16      Bukowski finally argues that his right to participate on the SPASH girls’ gymnastics program violated Wis. Stat. § 118.13 and the Wisconsin constitution.  However, he does not fully develop this argument.  Bukowski’s entire argument regarding § 118.13 and the state constitution comprises one sentence in his brief: “For all the above reasons the actions of the WIAA also violate the Wisconsin Constitution and WI Stat. 118.13.”  Thus, we do not consider it any further.  See State v. Pettit, 171 Wis. 2d 627, 647, 492 N.W.2d 633 (Ct. App. 1992).  We have previously held that when a litigant devotes only a few lines of an appellate brief to a claim, simply referencing prior arguments “already stated,” such litigants “unreasonably expect this court to select and apply cases and arguments from their brief’s earlier sections.”  Calaway v. Brown County, 202 Wis. 2d 736, 750, 553 N.W.2d 809 (Ct. App. 1996).  Under these circumstances, we consider the issue inadequately briefed and decline to review it.  Id. at 750-51 (citing State v. Pettit, 171 Wis. 2d 627, 647, 492 N.W.2d 633 (Ct. App. 1992) (court of appeals may decline to review an issue inadequately briefed)). 

CONCLUSION

17      Bukowski has not established that the WIAA is a state actor or receives federal funds, subjecting it to the requirements of the federal Equal Protection Clause and Title IX, respectively.  He also has failed to adequately develop both his state constitutional and Wis.
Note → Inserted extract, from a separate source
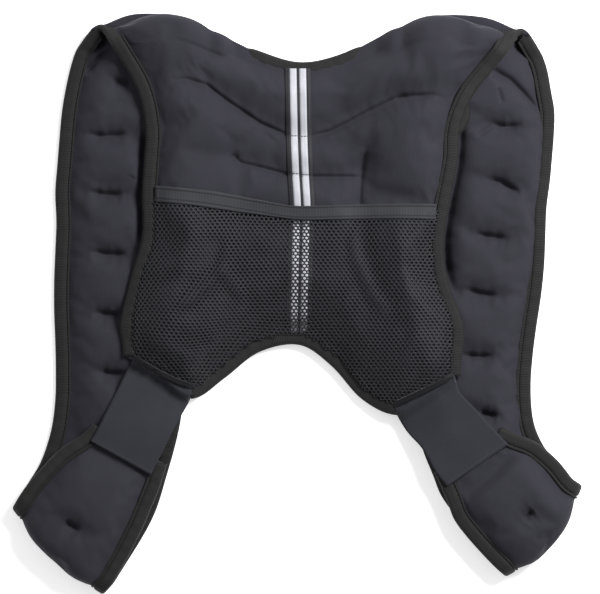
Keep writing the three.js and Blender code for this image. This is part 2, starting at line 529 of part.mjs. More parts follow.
// Back panel: shoulders that roll over the folds, neckline, padded body and bottom arch.
function backPanel() {
  const curves = BACK_ROWS.map((row) => rowCurve(row.stations));
  const lastRow = BACK_ROWS.length - 1;
  const shoulder = (share) => {
    const outer = Math.min(share, 1 - share);
    return 1 - smooth((outer - SHOULDER_SHARE) / (NECK_SHARE - SHOULDER_SHARE));
  };
  const steps = [0, 1, 2, 3, 4].map((k) => ({ edge: 'top', k }));
  steps.push({ from: 0, mix: 0.7 });
  for (let k = 1; k < lastRow; k += 1) {
    steps.push({ from: k, mix: 0 });
    for (const mix of BACK_ROWS[k].after) steps.push({ from: k, mix });
  }
  steps.push({ edge: 'bottom', k: 1 });
  steps.push({ edge: 'bottom', k: 0 });

  const flangeReach = (curve, share, toward) => {
    const tangent = curve(Math.min(1, share + 0.01)).sub(curve(Math.max(0, share - 0.01))).normalize();
    return FLANGE_WIDTH / Math.max(0.6, tangent.cross(toward).length());
  };
  const plan = (step, share) => {
    if (step.edge) {
      const row = step.edge === 'top' ? 0 : lastRow;
      const inner = step.edge === 'top' ? 1 : lastRow - 1;
      const base = curves[row](share);
      const toward = curves[inner](share).sub(base).normalize();
      const reach = flangeReach(curves[row], share, toward);
      if (step.edge === 'bottom') return base.addScaledVector(toward, reach * step.k);
      const turn = (Math.PI / 6) * step.k;
      const rolled = step.k < 4 ? FOLD_RADIUS * (1 - Math.cos(turn)) : FOLD_RADIUS * 1.6;
      const straight = (reach * step.k) / 4;
      return base.addScaledVector(toward, straight + (rolled - straight) * shoulder(share));
    }
    return curves[step.from](share).lerp(curves[step.from + 1](share), step.mix);
  };
  const value = (step, key) => {
    if (step.edge === 'top') return BACK_ROWS[0][key] + 0.0 * step.k;
    if (step.edge === 'bottom') return BACK_ROWS[lastRow][key];
    const first = BACK_ROWS[step.from][key];
    return first + (BACK_ROWS[step.from + 1][key] - first) * step.mix;
  };
  const stitchDip = (step, share) => {
    const channel = step.edge ? null : BACK_ROWS[step.from].stitch;
    if (!channel || step.mix) return 0;
    const [from, to, depth] = channel;
    const inside = Math.min(share - from, to - share) / 0.05;
    return depth * smooth(inside);
  };

  const points = [];
  const thickness = [];
  const shareRows = steps.map((step, i) => {
    const near = steps[Math.max(0, i - 1)];
    const next = steps[Math.min(steps.length - 1, i + 1)];
    const flange = (side) => {
      const inward = side === 0 ? 0.08 : 0.92;
      const first = plan(step, side);
      const across = plan(step, inward).sub(first);
      const edge = plan(next, side).sub(plan(near, side)).normalize();
      const lean = Math.max(0.6, across.clone().normalize().cross(edge).length());
      return (0.08 * FLANGE_WIDTH) / lean / across.length();
    };
    return [0, flange(0), ...BACK_COLUMNS, 1 - flange(1), 1];
  });
  const topFlange = steps.findIndex((step) => step.edge === 'top' && step.k === 4);
  const bottomFlange = steps.length - 2;
  const flats = steps.map((step, i) => shareRows[i].map((share) => plan(step, share)));
  steps.forEach((step, i) => {
    const shares = shareRows[i];
    const row = [];
    const depths = [];
    let fromLeft = 0;
    const walked = shares.map((_, j) => {
      if (j > 1) fromLeft += flats[i][j].distanceTo(flats[i][j - 1]);
      return fromLeft;
    });
    const across = walked[shares.length - 2];
    shares.forEach((share, j) => {
      const rolled = shoulder(share);
      const sideInset = Math.min(walked[j], across - walked[j]);
      let neckInset = 0;
      for (let k = topFlange + 1; k <= i; k += 1) neckInset += flats[k][j].distanceTo(flats[k - 1][j]);
      let archInset = 0;
      for (let k = i; k < bottomFlange; k += 1) archInset += flats[k][j].distanceTo(flats[k + 1][j]);
      const seamRun = neckSeamInset(share, flats[i], shares, rolled);
      const neckPuff = Math.max(puff(neckInset), rolled * puff(seamRun + neckInset * 0.5));
      const full = puff(sideInset) * neckPuff * puff(archInset);
      const pad = Math.max(RIM_THICKNESS, PAD_THICKNESS * value(step, 'pad'));
      const depth = RIM_THICKNESS + (pad * (1 - stitchDip(step, share)) - RIM_THICKNESS) * full;
      const perch = value(step, 'perch');
      const outer = Math.min(share, 1 - share);
      const sag = smooth((outer - perch * 0.3) / (perch * 1.7));
      const base = BACK_SIDE_BASE + (BACK_MIDDLE_BASE - BACK_SIDE_BASE) * sag;
      let height = base + depth / 2;
      if (step.edge === 'top' && step.k < 4) {
        const turn = (Math.PI / 6) * step.k;
        const seam = SEAM_HEIGHT + SEAM_GAP / 2;
        const shoulderHeight = seam + (BACK_SIDE_BASE + depth / 2 - seam) * Math.sin(turn);
        const neckHeight = NECK_HEIGHT + (NECK_RISE * step.k) / 4;
        height = neckHeight + (shoulderHeight - neckHeight) * rolled;
      } else if (step.edge === 'top') {
        const shoulderHeight = BACK_SIDE_BASE + depth / 2;
        height = NECK_HEIGHT + NECK_RISE + (shoulderHeight - NECK_HEIGHT - NECK_RISE) * rolled;
      }
      const point = flats[i][j].clone();
      point.z = height;
      row.push(point);
      depths.push(depth);
    });
    points.push(row);
    thickness.push(depths);
  });
  const normals = gridNormals(points, true);
  steps.forEach((step, i) => {
    if (step.edge !== 'top') normals[i] = normals[i].map(() => upright(false));
  });
  const level = (list) => list.map((normal, j) => (
    shoulder(shareRows[0][j]) > 0.5 ? levelled(normal) : normal
  ));
  normals[0] = level(normals[0]);
  levelFlanges(normals);
  normals[0] = level(normals[0]);
  for (let j = 0; j < BACK_COLUMNS.length + 4; j += 1) {
    if (shoulder(shareRows[0][j]) < 0.5) {
      for (let i = 0; i <= topFlange; i += 1) normals[i][j] = normals[2][j].clone();
    }
  }
  const panel = thicken({ points, normals, thickness });
  panel.steps = steps;
  panel.topFlange = topFlange;
  panel.bottomFlange = bottomFlange;
  return panel;
}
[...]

Stat. § 118.13 arguments.  We therefore affirm the circuit court’s judgment denying his request for injunctive relief.

            By the Court.—Judgment affirmed. 

            Not recommended for publication in the official reports. 

 

 


 



[1]  Bukowski does not identify the Wisconsin constitutional provision the WIAA allegedly violated.

[2]  All references to the Wisconsin Statutes are to the 2003-04 version unless otherwise noted.